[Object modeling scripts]
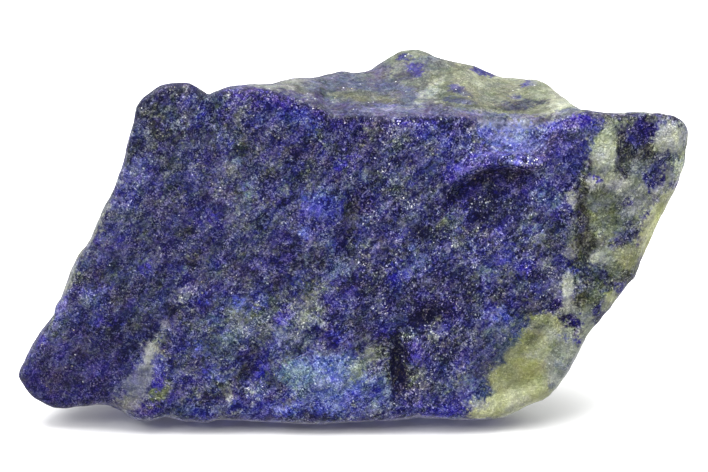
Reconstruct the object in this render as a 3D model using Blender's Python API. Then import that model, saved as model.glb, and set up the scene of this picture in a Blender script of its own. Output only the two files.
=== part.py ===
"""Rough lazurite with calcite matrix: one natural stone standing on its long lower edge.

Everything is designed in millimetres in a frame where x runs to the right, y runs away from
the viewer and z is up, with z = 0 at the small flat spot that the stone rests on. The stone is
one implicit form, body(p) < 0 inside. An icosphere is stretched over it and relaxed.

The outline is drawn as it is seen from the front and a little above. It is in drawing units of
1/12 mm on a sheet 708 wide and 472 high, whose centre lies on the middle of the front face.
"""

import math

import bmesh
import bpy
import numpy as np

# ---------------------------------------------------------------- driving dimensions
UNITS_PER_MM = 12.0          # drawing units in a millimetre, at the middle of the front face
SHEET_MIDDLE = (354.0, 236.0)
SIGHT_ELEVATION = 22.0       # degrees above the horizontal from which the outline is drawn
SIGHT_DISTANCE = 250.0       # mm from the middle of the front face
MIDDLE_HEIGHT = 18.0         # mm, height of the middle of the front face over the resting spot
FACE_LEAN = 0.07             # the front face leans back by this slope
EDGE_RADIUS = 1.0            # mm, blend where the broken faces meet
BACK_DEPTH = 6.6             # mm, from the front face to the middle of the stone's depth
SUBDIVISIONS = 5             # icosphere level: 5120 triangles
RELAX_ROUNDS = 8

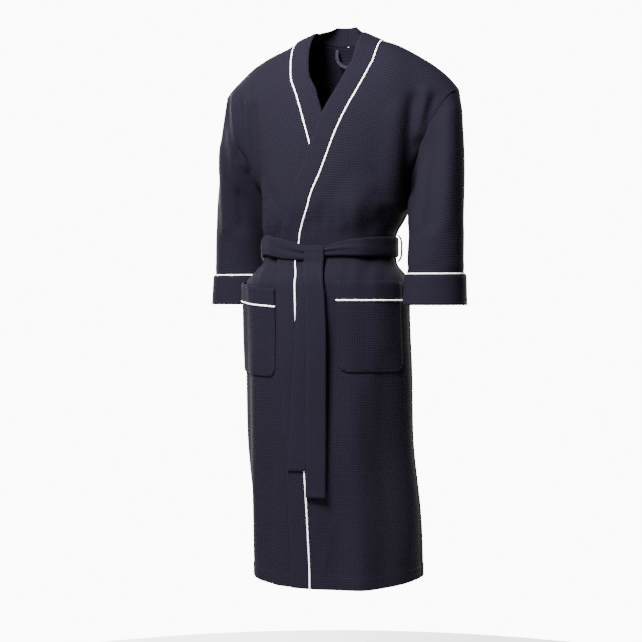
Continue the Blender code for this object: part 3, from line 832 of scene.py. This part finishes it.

Goal
Write out exactly the lines from the start of the material through the line with "RELAX_ROUNDS = 8". No other output is expected.

Written response
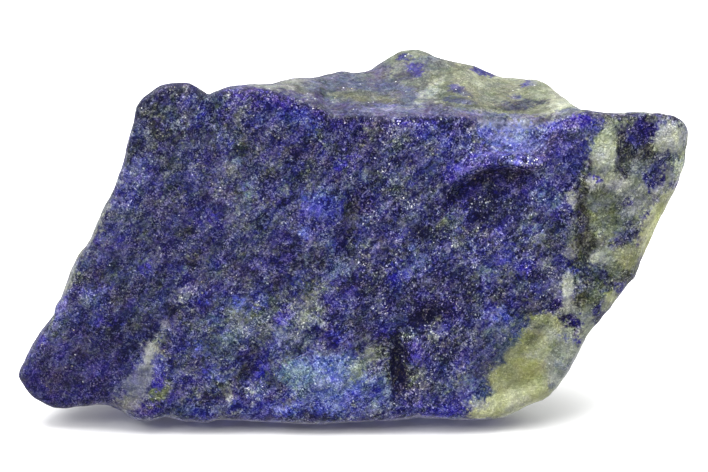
Reconstruct the object in this render as a 3D model using Blender's Python API. Then import that model, saved as model.glb, and set up the scene of this picture in a Blender script of its own. Output only the two files.
=== part.py ===
"""Rough lazurite with calcite matrix: one natural stone standing on its long lower edge.

Everything is designed in millimetres in a frame where x runs to the right, y runs away from
the viewer and z is up, with z = 0 at the small flat spot that the stone rests on. The stone is
one implicit form, body(p) < 0 inside. An icosphere is stretched over it and relaxed.

The outline is drawn as it is seen from the front and a little above. It is in drawing units of
1/12 mm on a sheet 708 wide and 472 high, whose centre lies on the middle of the front face.
"""

import math

import bmesh
import bpy
import numpy as np

# ---------------------------------------------------------------- driving dimensions
UNITS_PER_MM = 12.0          # drawing units in a millimetre, at the middle of the front face
SHEET_MIDDLE = (354.0, 236.0)
SIGHT_ELEVATION = 22.0       # degrees above the horizontal from which the outline is drawn
SIGHT_DISTANCE = 250.0       # mm from the middle of the front face
MIDDLE_HEIGHT = 18.0         # mm, height of the middle of the front face over the resting spot
FACE_LEAN = 0.07             # the front face leans back by this slope
EDGE_RADIUS = 1.0            # mm, blend where the broken faces meet
BACK_DEPTH = 6.6             # mm, from the front face to the middle of the stone's depth
SUBDIVISIONS = 5             # icosphere level: 5120 triangles
RELAX_ROUNDS = 8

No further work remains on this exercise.